(Foto: Ristek)
8 Agustus 2012, Bandung: Peluang penggunaan material lokal untuk komponen alat utama sistem pertahanan (Alutsista) menjadi salah satu topik menarik dalam Fokus Grup Diskusi pengembangan Kapal Perang, Radar dan Roket yang digelar di PT Pindad (Persero) Bandung, Rabu.
"Komponen lokal untuk mendukung pengembangan kapal perang sangat memungkinkan dilakukan, cukup banyak material yang bisa diperoleh dari sumber daya alam (SDA) kita, salah satunya material untuk anti radar," kata Ketua Konsorsium Pengembangan Kapal Perang dari ITS Dr Mochamad Zainuri dalam fokus grup diskusi itu, Rabu.
Sejumlah industri penunjang untuk pengembangan produk alat perang, menurut Mochamad Zainuri bisa dilakukan optimaliasi produknya sehingga bisa memenuhi kriteria dan standar material untuk alat perang.
Diskusi yang digelar oleh Kementerian Riset dan Teknologi (Ristek) dalam rangka Hari Kebangkitan Teknologi Nasional (Harteknas) ke-17 yang dipusatkan di Bandung itu, juga menghadirkan seluruh stake holder yakni peneliti dari perguruan tinggi, Batan, LIPI, TNI, Polri, Pindad, Len Industri, Pindad, PTDI, PT PAL serta dari sejumlah institusi terkait lainnya.

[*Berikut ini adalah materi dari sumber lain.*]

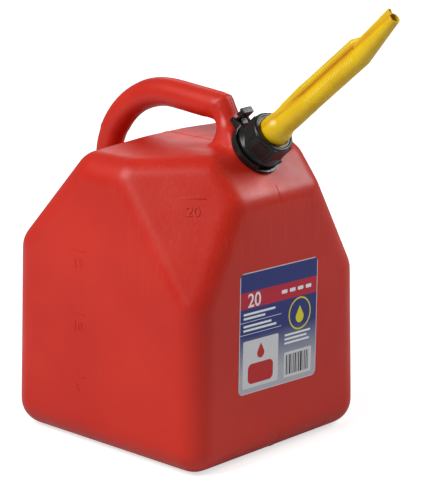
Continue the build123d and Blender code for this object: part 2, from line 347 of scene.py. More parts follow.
class Nodes:
    """A material's node tree, with short ways to add its nodes."""

    def __init__(self, name: str) -> None:
        """Start a material with a Principled shader.

        Args:
            name: The material's name.
        """
        self.material = bpy.data.materials.new(name)
        self.material.use_nodes = True
        self.tree = self.material.node_tree
        self.shader = self.tree.nodes["Principled BSDF"]
        self.place = self.add("ShaderNodeTexCoord").outputs["Object"]

    def add(self, kind: str, **settings: object) -> bpy.types.Node:
        """Add a node.

        Args:
            kind: Blender's node type.
            settings: Values of the node's properties.

        Returns:
            The new node.
        """
        node = self.tree.nodes.new(kind)
        for name, value in settings.items():
            setattr(node, name, value)
        return node

    def feed(self, socket: bpy.types.NodeSocket, value: object) -> None:
        """Link an output to an input socket, or set a constant on it."""
        if isinstance(value, bpy.types.NodeSocket):
            self.tree.links.new(value, socket)
        else:
            socket.default_value = value

    def math(self, operation: str, *values: object) -> bpy.types.NodeSocket:
        """Add a Math node and return its output."""
        node = self.add("ShaderNodeMath", operation=operation)
        for socket, value in zip(node.inputs, values):
            self.feed(socket, value)
        return node.outputs[0]

    def mapped(self, scale: Sequence[float]) -> bpy.types.NodeSocket:
        """Return Object coordinates scaled by a Mapping node."""
        node = self.add("ShaderNodeMapping")
        self.feed(node.inputs["Vector"], self.place)
        node.inputs["Scale"].default_value = scale
        return node.outputs[0]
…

Diskusi yang dibagi dua kelompok yakni kapal perang dan radar nasional serta kelompok diskusi roket nasional.
Kegiatan yang dibuka oleh Deputi Relevansi dan Produk Iptek Kementerian Riset dan Teknologi Dr Teguh Raharjo itu juga dihadiri oleh Kepala Badan Kesbang Litbang Kemenhan, Prof Eddy Siradz, Direktur Teknologi dan Indutri Kemenhan Brigjen Agus Suyarso, para Kepala Dinas Litbang TNI serta lainnya.
"Sukses story kebangkitan teknologi yang ditandai dengan penerbangan perdana pesawat N-250 tahun 1995 diharapkan terus berlanjut ke depan, dimana anak bangsa bisa membuat pesawat, kapal perang, radar dan peluru kendali untuk memenuhi kebutuhan pertahanan negara," kata Dr Teguh Raharjo.
Pada kesempatan itu, Teguh menyebutkan perlunya semangat kolektivitas dan sinergitas antar industri strategis di Indonesia dalam pengembangan produk.
"Mustahil satu lembaga dapat mengembangkan produk besar dari hulu sampai hilir sekaligus, jelas itu perlu dilakukan bersama-sama melalui sinergitas," katanya.
Dan Indonesia, kata dia memiliki persyaratan itu yakni dengan kehadiran PTDI, Pindad, Len, Inti, PAL serta lainnya yang harus didukung oleh elemen lainnya para periset baik dari perguruan tinggi maupun dari badan-badang dan lembaga periset pemerintah.
Sementara itu dalam diskusi tersebut, konsorsium pengembangan kapal perang yang dimotori ITS, radar elektronik dan telekomunikasi yang dimotori LIPI, LEN dan ITB serta Roket yang di motori Batan dipertemukan dengan para 'user' atau pengguna teknologi seperti TNI-AU dan AL, PT PAL dan lainnya.
Forum tersebut menjadi ajang diskusi dan sinergitas antara periset bidang pertahanan dengan para pengguna, termasuk menampung masukan-masukan untuk pengembangan riset yang tengah dilakukan selama ini.
Sementara itu Kepala Badan Kesbang Litbang Kemenhan, Prof Eddy Siradz meminta para periset untuk fokus pada bidang pengembangan teknologi yang dikembangkannya.
"Dalam pengembangan kapal perang, konsorsium fokus dulu pada pengembangan dan teknologi. Jangan dulu ke persenjataan karena itu butuh biaya cukup besar, komponen persenjataan itu sekitar 60 persen dari kapal perang," katanya.
Eddy mengapresiasi hasil penelitian konsorsium yang berasal dari sejumlah perguruan tinggi. Ia meminta agar penelitiannya itu disinergiskan dengan pengembangan yang tengah dilakukan di lembaga lainnya sehingga bisa lebih efektif.